Your answer should be a single number: how many lines in the data below hold the string "This".

START PROVIDED ENTRIES

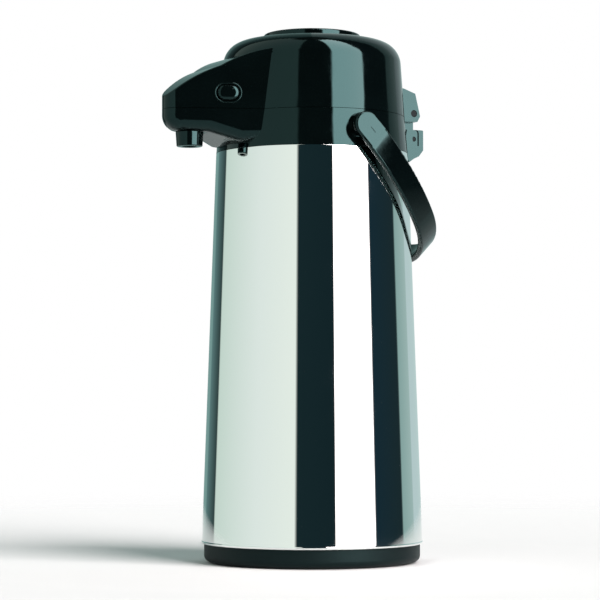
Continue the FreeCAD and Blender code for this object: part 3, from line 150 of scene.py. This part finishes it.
def satin_black_pp():
    """Polypropylene from a spark-eroded tool: fine even grain that spreads the light."""
    material, tree = new_material("satin_black_pp")
    place = add(tree, "ShaderNodeTexCoord").outputs["Object"]
    cloud = add(tree, "ShaderNodeTexNoise", {"Vector": place, "Scale": per(24), "Detail": 4.0})
    tint = add(tree, "ShaderNodeValToRGB", {"Fac": cloud.outputs["Fac"]})
    tint.color_ramp.elements[0].color = linear("#050a0b")
    tint.color_ramp.elements[1].color = linear("#091011")
    # The real grain is about 0.2 mm; it is drawn at 0.7 mm so that it shows.
    grain = add(tree, "ShaderNodeTexNoise", {"Vector": place, "Scale": per(0.7), "Detail": 2.0})
    spread = add(tree, "ShaderNodeMapRange", {
        "Value": grain.outputs["Fac"], "To Min": 0.38, "To Max": 0.62})
    bump = add(tree, "ShaderNodeBump", {
        "Height": grain.outputs["Fac"], "Strength": 0.25, "Distance": 0.05 * MM})
    shader = add(tree, "ShaderNodeBsdfPrincipled", {
        "Base Color": tint.outputs["Color"], "Roughness": spread.outputs["Result"], "IOR": 1.49,
        "Specular IOR Level": 0.15, "Specular Tint": linear("#bcf7f7"), "Normal": bump.outputs["Normal"]})
    add(tree, "ShaderNodeOutputMaterial", {"Surface": shader.outputs[0]})
    return material


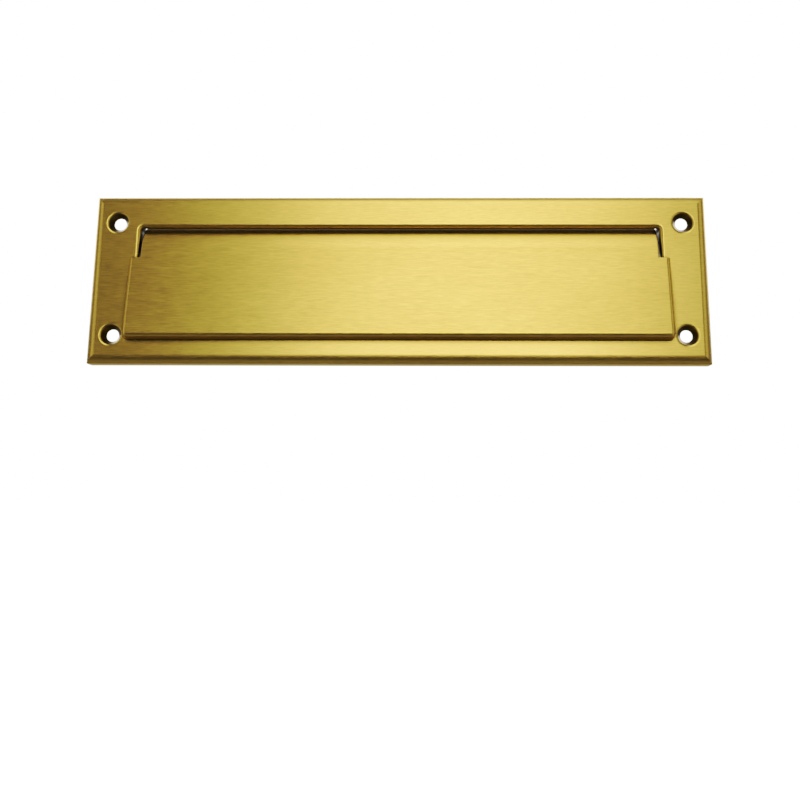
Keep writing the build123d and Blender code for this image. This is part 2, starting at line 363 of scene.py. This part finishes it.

END PROVIDED ENTRIES

RESULT OF THE EXERCISE.
2